In the end, councillors voted 6–5 in favour of the latest City of Vancouver Housing Centre's staff report and its most contentious recommendation: that council "generally support" the ICI document "subject to the commentary set out in this report". This caveat means that rather than demanding 3,200 units of social housing be built "starting as soon as possible" and over four years–as recommended by the ICI Housing Table–city staff go on record to conclude that "provincial funding constraints make it questionable whether or not this goal can be achieved in the short term". Mayor Sam Sullivan and NPA councillors were in favour, with Vision councillors and COPE councillor David Cadman in opposition.

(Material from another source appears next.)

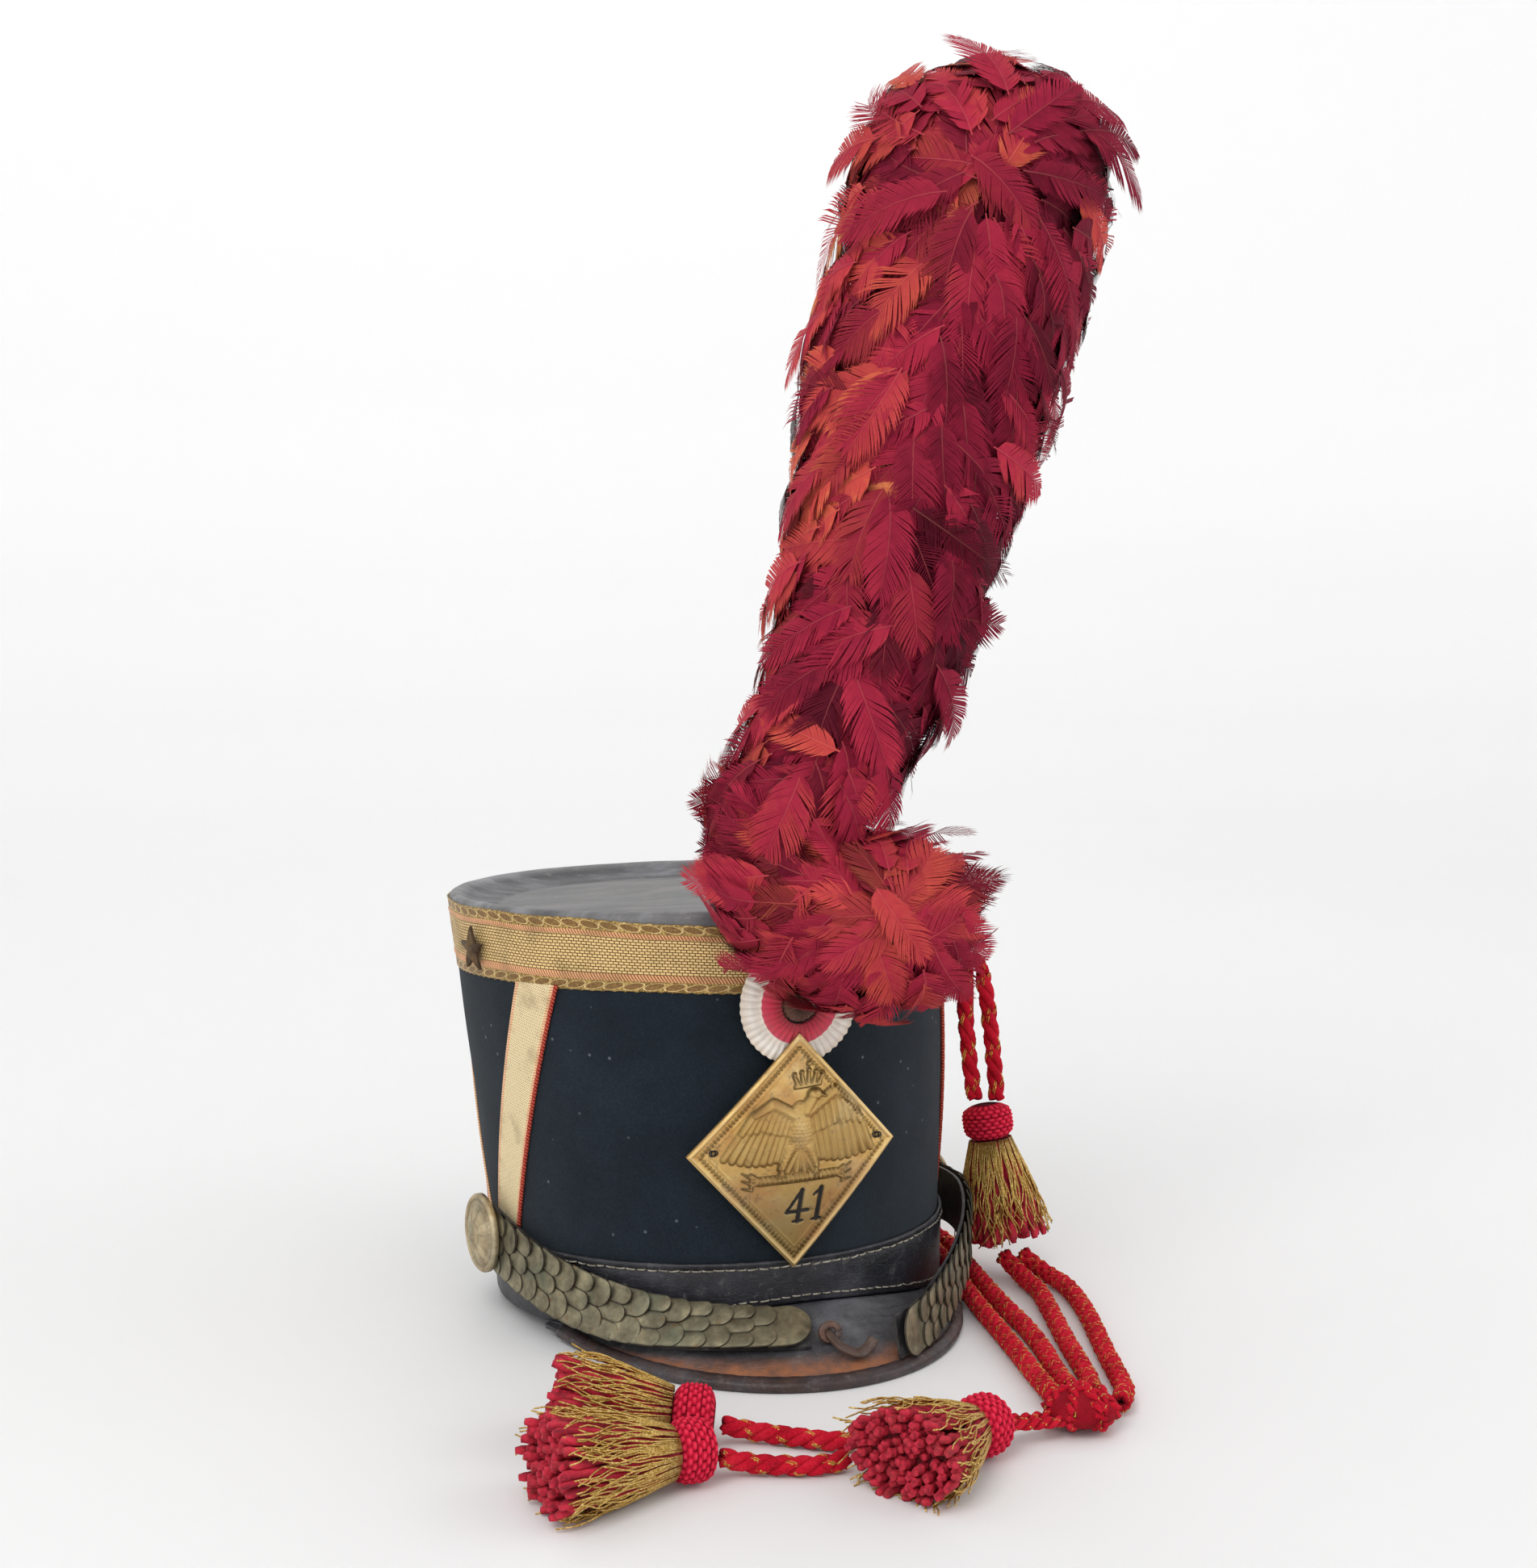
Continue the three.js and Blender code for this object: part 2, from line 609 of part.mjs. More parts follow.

Vision Vancouver councillor Tim Stevenson said there is a housing "crisis" and claimed that the housing-centre report offers no targeted funding in response. Vision Vancouver announced on June 29 that the party would host its own emergency meeting on "Olympic housing commitments" that involved all levels of government and included "community stakeholders", according to a June 29 Vision media release.

"If the NPA is not willing to do it, it is incumbent on us to try to organize something and bring people together," Stevenson told the Georgia Straight. "I am particularly concerned because I am one of the ones who went out and campaigned in favour of an Olympic referendum, saying that we would be meeting all these promises. Now it looks like I am standing at a juncture where that may fall through."

Rider Cooey of the Citywide Housing Coalition told the Straight he agreed with Johal.

"The idea of endorsing such a thing, of course, is not a very useful response, when actually acting on the recommendations is what is required," he said. "And if they [city staff] want to alter the [ICI] recommendations or interpret them in some way or another, that's fine, but endorsing 'with qualifications' wasn't regarded by us or anybody as a useful response."

Added Stevenson: "We are concerned that we will just look like yes men, and the provincial government will then point to us and say, 'You see. The City endorses it.' Therefore we will be used as pawns in this game."

However, NPA councillor Kim Capri maintains the NPA is "getting stuff done".

"I would think they would be reluctant to talk about the issue of housing because in partnership with the province, we had a number of very promising announcements, and there have been statements about more to come," Capri told the Straight. "So, overall, I think we are doing just fine. Should we or could we be doing more? I don't know. I actually think that, as a city, I think we have been at the plate and at the table saying, 'We are here. Here is our hand. Take it.' We're so grateful that the province has reached out and taken it. This whole idea that we should take a stronger advocacy role, we should. I don't know what it is they are calling for; didn't work for them too well in the last term."